The district is also considering extending a 6-mile underground seepage barrier wall installed by rock miners to prevent leaking from rock pits another 15 miles.
But the barriers could cause problems for drinking water wellfields in that area that rely on cleaner water from the west. With a wall, scientists warn the wellfields could begin drawing more polluted groundwater from the urban east.
The agencies will also need to tackle the increasing need to balance the amount of freshwater needed in marshes to fight back saltwater intrusion from sea rise. Robert Johnson, director of the South Florida Natural Resources Center at Everglades National Park, estimates that for every foot of sea rise, the park will need another 300,000 acre feet of water. The Corps next expects sea rise to reach just over two feet by 2060.
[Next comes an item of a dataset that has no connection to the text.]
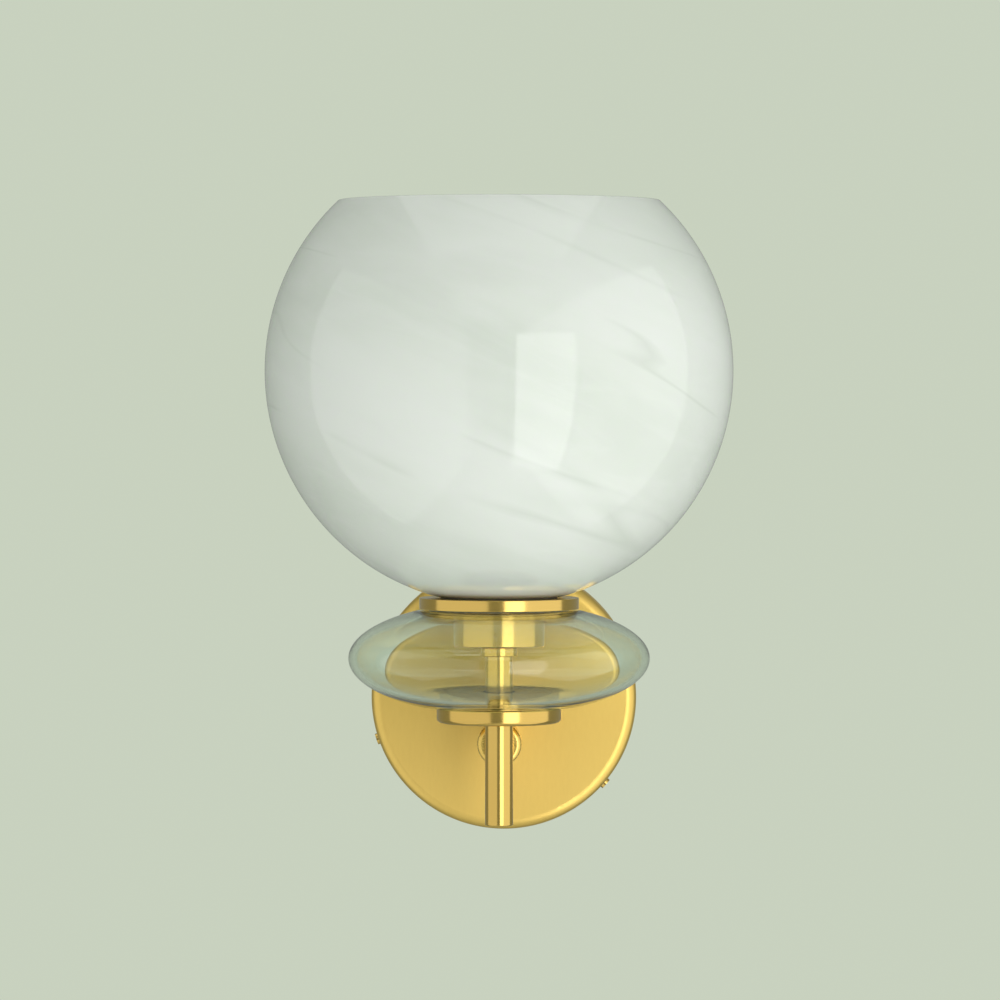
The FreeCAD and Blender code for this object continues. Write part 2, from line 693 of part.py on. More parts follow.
def make_stack():
    """The pieces threaded on the rod, from the disc up to the gallery."""
    outline = [
        Corner(ROD_HOLE, DISC_UNDER),
        Corner(half("disc_dia"), DISC_UNDER, cell("disc_under_round")),
        Corner(half("disc_dia"), DISC_TOP, bevel=cell("disc_top_bevel")),
        Corner(ROD_HOLE, DISC_TOP),
    ]
    turned("lower_disc", outline)
    seal_hole = f"({half('sleeve_dia')} + {cell('cup_clear')})"
    turned("disc_seal", washer(half("disc_seal_dia"), seal_hole, DISC_TOP, GLASS_FOOT))
    turned("inner_sleeve", washer(half("sleeve_dia"), ROD_HOLE, DISC_TOP, COLLAR_UNDER))
    turned("collar", washer(half("collar_dia"), ROD_THREAD, COLLAR_UNDER, CUP_UNDER, cell("crisp_edge")))
    cup_inner = f"({half('cup_dia')} - {cell('cup_wall')})"
    cup_inside = f"({CUP_UNDER} + {cell('cup_floor')})"
    outline = [
        Corner(ROD_HOLE, CUP_UNDER),
        Corner(half("cup_dia"), CUP_UNDER, bevel=cell("cup_bevel")),
        Corner(half("cup_dia"), GALLERY_UNDER),
        Corner(cup_inner, GALLERY_UNDER),
        Corner(cup_inner, cup_inside),
        Corner(ROD_HOLE, cup_inside),
    ]
    turned("cup", outline)
    ring = washer(half("gallery_seal_dia"), GLASS_HEAD_HOLE, GLASS_HEAD, GALLERY_UNDER)
    turned("gallery_seal", ring)
    ring = washer(half("gallery_dia"), ROD_HOLE, GALLERY_UNDER, GALLERY_TOP, cell("crisp_edge"))
    turned("gallery", ring)
    turned("threaded_rod", washer(half("rod_dia"), half("rod_bore"), ROD_FOOT, ROD_TOP))


def make_glass():
    """Blown oval shell, ground flat at its head and foot, with a hole in each."""
    outer = Oval(half("glass_width"), half("glass_swell"), GLASS_MIDDLE)
    wall = cell("glass_wall")
    inner = Oval(f"({outer.half_width} - {wall})", f"({outer.half_rise} - {wall})", GLASS_MIDDLE)
    inner_foot = f"({GLASS_FOOT} + {wall})"
    inner_head = f"({GLASS_HEAD} - {wall})"

    def oval_at(oval, height):
        return f"({oval.half_width} * sqrt(1 - (({height} - {oval.centre}) / {oval.half_rise}) ^ 2))"

    outline = [
        Corner(half("glass_foot_hole"), GLASS_FOOT),
        Corner(oval_at(outer, GLASS_FOOT), GLASS_FOOT),
        outer,
        Corner(oval_at(outer, GLASS_HEAD), GLASS_HEAD),
        Corner(GLASS_HEAD_HOLE, GLASS_HEAD),
        Corner(GLASS_HEAD_HOLE, inner_head),
        Corner(oval_at(inner, inner_head), inner_head),
        inner,
        Corner(oval_at(inner, inner_foot), inner_foot),
        Corner(half("glass_foot_hole"), inner_foot),
    ]
    turned("glass_body", outline)


def bow_at(bow, height):
    return f"sqrt({bow.radius} ^ 2 - ({height} - {bow.centre}) ^ 2)"


def make_globe():
    """Turned alabaster shell, open above and drilled below for the lampholder."""
    outer = Bow(half("globe_dia"), GLOBE_MIDDLE)
    inner = Bow(f"({half('globe_dia')} - {cell('globe_wall')})", GLOBE_MIDDLE)
    bevel = cell("globe_rim_bevel")
    rim_edge = f"({GLOBE_RIM} - {bevel})"
    rim_outer = bow_at(outer, rim_edge)
    rim_inner = bow_at(inner, rim_edge)
    outline = [
        Corner(GLOBE_HOLE, GLOBE_SEAT),
        Corner(half("globe_seat_dia"), GLOBE_SEAT),
        outer,
        Corner(rim_outer, rim_edge),
        Corner(f"({rim_outer} - {bevel})", GLOBE_RIM),
        Corner(f"({rim_inner} + {bevel})", GLOBE_RIM),
        Corner(rim_inner, rim_edge),
        inner,
        Corner(bow_at(inner, GLOBE_FLOOR), GLOBE_FLOOR),
        Corner(GLOBE_HOLE, GLOBE_FLOOR),
    ]
    turned("globe", outline)
    turned("globe_seal", washer(half("globe_seal_dia"), GLOBE_HOLE, GALLERY_TOP, GLOBE_SEAT))
    turned("ring_seal", washer(half("ring_hub_dia"), GLOBE_HOLE, GLOBE_FLOOR, RING_UNDER))


def make_lampholder():
    """Threaded sleeve on the gallery, its insert and contacts, and the clamping ring."""
    outline = [
        Corner(ROD_THREAD, GALLERY_TOP),
        Corner(half("holder_dia"), GALLERY_TOP),
        Corner(half("holder_dia"), HOLDER_TOP),
        Corner(HOLDER_BORE, HOLDER_TOP),
        Corner(HOLDER_BORE, HOLDER_FLOOR),
        Corner(ROD_THREAD, HOLDER_FLOOR),
    ]
    turned("lampholder_sleeve", outline)

    shell_seat = f"({SHELL_RADIUS} + {cell('thread_clear')})"
    outline = [
        Corner(ROD_HOLE, HOLDER_FLOOR),
        Corner(INSERT_RADIUS, HOLDER_FLOOR),
        Corner(INSERT_RADIUS, INSERT_TOP),
        Corner(shell_seat, INSERT_TOP),
        Corner(shell_seat, INSERT_FLOOR),
        Corner(half("contact_dia"), INSERT_FLOOR),
        Corner(half("contact_dia"), INSERT_RECESS),
        Corner(ROD_HOLE, INSERT_RECESS),
    ]
    turned("lampholder_insert", outline)

    pin = f"({half('contact_dia')} - {cell('thread_clear')})"
    outline = [
        Corner("0", INSERT_RECESS),
        Corner(pin, INSERT_RECESS),
        Corner(pin, INSERT_FLOOR),
        Corner(cell("contact_dia"), INSERT_FLOOR),
        Corner(cell("contact_dia"), CONTACT_TOP),
        Corner("0", CONTACT_TOP),
    ]
    turned("centre_contact", outline)
    shell_top = f"({INSERT_FLOOR} + {cell('shell_height')})"
    turned("thread_shell", washer(SHELL_RADIUS, SHELL_BORE, INSERT_FLOOR, shell_top))

    ring_bore = f"({half('holder_dia')} + {cell('turning_clear')})"
    hub_top = f"({RING_UNDER} + {cell('ring_height')})"
    flange_under = f"({hub_top} - {cell('ring_flange')})"
    ring_foot = f"({RING_UNDER} + {cell('head_clear')})"
    outline = [
        Corner(ring_bore, ring_foot),
        Corner(half("ring_hub_dia"), ring_foot),
        Corner(half("ring_hub_dia"), flange_under),
        Corner(half("ring_dia"), flange_under),
        Corner(half("ring_dia"), hub_top),
        Corner(ring_bore, hub_top),
    ]
    ring = turned("shade_ring", outline)
    notch = drill(
        ring, "notch", half("ring_notch"), cell("ring_flange"), across=half("ring_dia"),
        out=flange_under,
    )
    repeat_round(ring, [notch], SIZES["ring_notches"])


def make_lamp():
    """Golf-ball lamp: screw cap, centre tip, glass and the light column inside it."""
    wall = cell("lamp_cap_wall")
    cap = half("lamp_cap_dia")
    cap_inner = f"({cap} - {wall})"
    cap_floor = f"({LAMP_SHELL} + {wall})"
    tip_hole = f"({half('lamp_tip_dia')} + {cell('thread_clear')})"
    outline = [
        Corner(tip_hole, LAMP_SHELL),
        Corner(cap, LAMP_SHELL, bevel=wall),
        Corner(cap, LAMP_NECK),
        Corner(cap_inner, LAMP_NECK),
        Corner(cap_inner, cap_floor),
        Corner(tip_hole, cap_floor),
    ]
    turned("lamp_cap", outline)
    turned("lamp_tip", rod(half("lamp_tip_dia"), LAMP_TIP, cap_floor, wall))
    core_top = f"({cap_floor} + {cell('lamp_core_height')})"
    turned("lamp_core", rod(half("lamp_core_dia"), cap_floor, core_top))

    glass = cell("lamp_glass")
    outer = Bow(half("lamp_dia"), LAMP_MIDDLE)
    inner = Bow(f"({outer.radius} - {glass})", LAMP_MIDDLE)
    top = f"({LAMP_MIDDLE} + {outer.radius})"
    outline = [
        Corner(cap, LAMP_NECK),
        Corner(bow_at(outer, LAMP_SHOULDER), LAMP_SHOULDER),
        outer,
        Corner("0", top),
        Corner("0", f"({top} - {glass})"),
        inner,
        Corner(bow_at(inner, LAMP_SHOULDER), LAMP_SHOULDER),
        Corner(f"({cap} - {glass})", LAMP_NECK),
    ]
    turned("lamp_glass", outline)


def wire_path(points, bend):
    """Straight runs joined by tangent arcs, none wider than bend or than its runs allow."""
    edges = []
    start = points[0]
    for before, corner, after in zip(points, points[1:], points[2:]):
        run_in = corner - before
        run_out = after - corner
        turn = run_in.getAngle(run_out)
        shorter = min(run_in.Length, run_out.Length)
        radius = min(bend, WIRE_SHARE * shorter / math.tan(turn / 2))
        setback = radius * math.tan(turn / 2)
        unit_in = run_in.normalize()
        unit_out = run_out.normalize()
        arc_start = corner - unit_in * setback
        arc_end = corner + unit_out * setback
        inward = (unit_out - unit_in).normalize()
        middle = corner + inward * (radius / math.cos(turn / 2) - radius)
        edges.append(Part.LineSegment(start, arc_start).toShape())
        edges.append(Part.Arc(arc_start, middle, arc_end).toShape())
        start = arc_end
    edges.append(Part.LineSegment(start, points[-1]).toShape())
    return Part.Wire(edges)


def make_wire(label, route):
    """Insulated wire along route, as a pipe of one section."""
    points = [FreeCAD.Vector(*(value(step) for step in point)) for point in route]
    path = wire_path(points, value(cell("wire_bend")))
    start_line = points[1] - points[0]
    circle = Part.Circle(points[0], start_line, value(half("wire_dia")))
    shell = Part.BRepOffsetAPI.MakePipeShell(path)
    shell.add(Part.Wire([circle.toShape()]))
    shell.build()
    shell.makeSolid()
    piece = doc.addObject("Part::Feature", label)
    piece.Label = label
    piece.Shape = shell.shape()
    parts.append(piece)
    expected = math.pi * value(half("wire_dia")) ** 2 * path.Length
    print(label, "length", round(path.Length, 1), "volume share", round(piece.Shape.Volume / expected, 4))


def make_wires():
    """Live and neutral wires to the lampholder, and the earth wire to its screw."""
    depth = "0 - sheet.wire_depth"
    reach = "0 - sheet.stem_reach"
    drop = "0 - sheet.arm_drop"
    block_foot = f"({cell('block_rise')} - {half('block_tall')})"
    in_block = f"({block_foot} + {half('block_tall')} / 2)"
    below_block = f"({block_foot} - {half('block_tall')})"
    drawn_in = "0 - sheet.wire_spread"
    for label, side in (("live_wire", "-1"), ("neutral_wire", "1")):
        pole = f"{side} * {cell('pole_pitch')}"
        spread = f"{side} * {cell('wire_spread')}"
        route = [
            (pole, depth, in_block),
            (pole, depth, below_block),
            (spread, depth, drawn_in),
            (spread, depth, drop),
            (spread, reach, drop),
            (spread, reach, f"{INSERT_RECESS} - {cell('head_clear')}"),
        ]
        make_wire(label, route)
    block_head = f"({cell('block_rise')} + {half('block_tall')})"
    over_block = f"({block_head} + {half('block_tall')})"
    across = "0 - sheet.earth_across"
    washer_top = f"({cell('bracket_sheet')} + {cell('earth_washer_thick')})"
    on_washer = f"0 - ({washer_top} + {half('wire_dia')} + {cell('thread_clear')})"
    beside_head = f"({cell('earth_rise')} + {half('earth_head_dia')} + {cell('head_clear')})"
    route = [
        ("0", depth, cell("block_rise")),
        ("0", depth, over_block),
        (across, on_washer, over_block),
        (across, on_washer, beside_head),
    ]
    make_wire("earth_wire", route)


def check_and_write():
    """Stop at a failed feature or a bad shape, then write one file for each piece."""
    doc.recompute()
    for item in doc.Objects:
        if "Invalid" in item.State or "Error" in item.State:
            raise RuntimeError(f"{item.Name} failed: {item.State}")
    for piece in parts:
        if piece.Shape.isNull() or not piece.Shape.isValid() or not piece.Shape.Solids:
            raise RuntimeError(f"{piece.Label} has no valid shape")
    os.makedirs("parts", exist_ok=True)
    for piece in parts:
        piece.Shape.exportStep(f"parts/{piece.Label}.step")
        bounds = piece.Shape.BoundBox
        lows = [round(low, 2) for low in (bounds.XMin, bounds.YMin, bounds.ZMin)]
        highs = [round(high, 2) for high in (bounds.XMax, bounds.YMax, bounds.ZMax)]
        print(f"{piece.Label:20} {len(piece.Shape.Solids)} {piece.Shape.Volume:10.1f} {lows} {highs}")


make_plate()
make_bracket()
make_side_screws()
make_terminals()
make_earth_screw()
make_arm()
make_stem()
make_stack()
make_glass()
make_globe()
make_lampholder()
make_lamp()
make_wires()
check_and_write()
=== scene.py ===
import math

import bpy
import bmesh
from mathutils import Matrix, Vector


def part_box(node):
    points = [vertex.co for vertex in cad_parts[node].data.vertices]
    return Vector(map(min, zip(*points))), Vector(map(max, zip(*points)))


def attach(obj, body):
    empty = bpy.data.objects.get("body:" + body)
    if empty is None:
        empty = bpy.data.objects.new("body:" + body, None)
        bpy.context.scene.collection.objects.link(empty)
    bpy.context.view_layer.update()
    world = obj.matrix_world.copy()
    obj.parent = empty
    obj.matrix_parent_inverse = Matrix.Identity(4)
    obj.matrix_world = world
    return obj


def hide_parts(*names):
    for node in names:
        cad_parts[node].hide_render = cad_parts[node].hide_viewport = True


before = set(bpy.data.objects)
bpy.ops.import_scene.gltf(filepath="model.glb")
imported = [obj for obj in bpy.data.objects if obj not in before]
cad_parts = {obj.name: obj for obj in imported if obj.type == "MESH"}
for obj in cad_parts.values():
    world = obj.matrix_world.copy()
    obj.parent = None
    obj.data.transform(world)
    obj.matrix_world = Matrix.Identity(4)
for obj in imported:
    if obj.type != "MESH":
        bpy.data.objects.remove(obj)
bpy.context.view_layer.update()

# The globe, the glass, the stem, the brass stack and the lampholder's sleeve are turned again
# here, finer than in the frame and with rounded edges. Their heights come from the frame, and
# so do the outer radii of the brass and of the sleeve. Every other piece is the frame's own,
# with a finish.

# ---------------------------------------------------------------- sizes, in metres
MM = 0.001
REACH = 112 * MM                # stem axis in front of the wall
LARGE_STEPS = 192               # steps round a large turned piece
SMALL_STEPS = 96
ROUND_STEPS = 6                 # steps of a rounded corner
ON_AXIS = 1e-9                  # points this near the axis count as on it
WELD = 1e-7                     # points this near each other are joined

GLOBE_RADIUS = 100 * MM
GLOBE_WALL = 8 * MM
GLOBE_SEAT_RADIUS = 27.3 * MM
GLOBE_FLOOR = 7.8 * MM          # thickness of the stone that the ring clamps
GLOBE_HOLE = 15.2 * MM
GLOBE_RIM_ROUND = 1.2 * MM
GLOBE_OUTER_STEPS = 110
GLOBE_INNER_STEPS = 100
GLOBE_RIM_STEPS = 8

GLASS_HALF_WIDTH = 64.4 * MM
GLASS_HALF_RISE = 24.3 * MM
GLASS_WALL = 3.0 * MM
GLASS_LIP = 0.8 * MM            # bevel round the two holes
GLASS_FOOT_HOLE = 7 * MM
GLASS_CUP_CLEAR = 1.0 * MM
GLASS_OUTER_STEPS = 90
GLASS_INNER_STEPS = 80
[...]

The two projects also only represent a portion of the larger Everglades restoration effort that is being proposed. For those projects to work and raise the L-29 canal to nearly 10 feet, another 2.6-mile stretch of road will need to be elevated.
"The reality is we function within a network of authorities and it's taken a lot of coordination," Fernandez said. "Everybody wants to get across the finish line. And we're really doing our best to get there."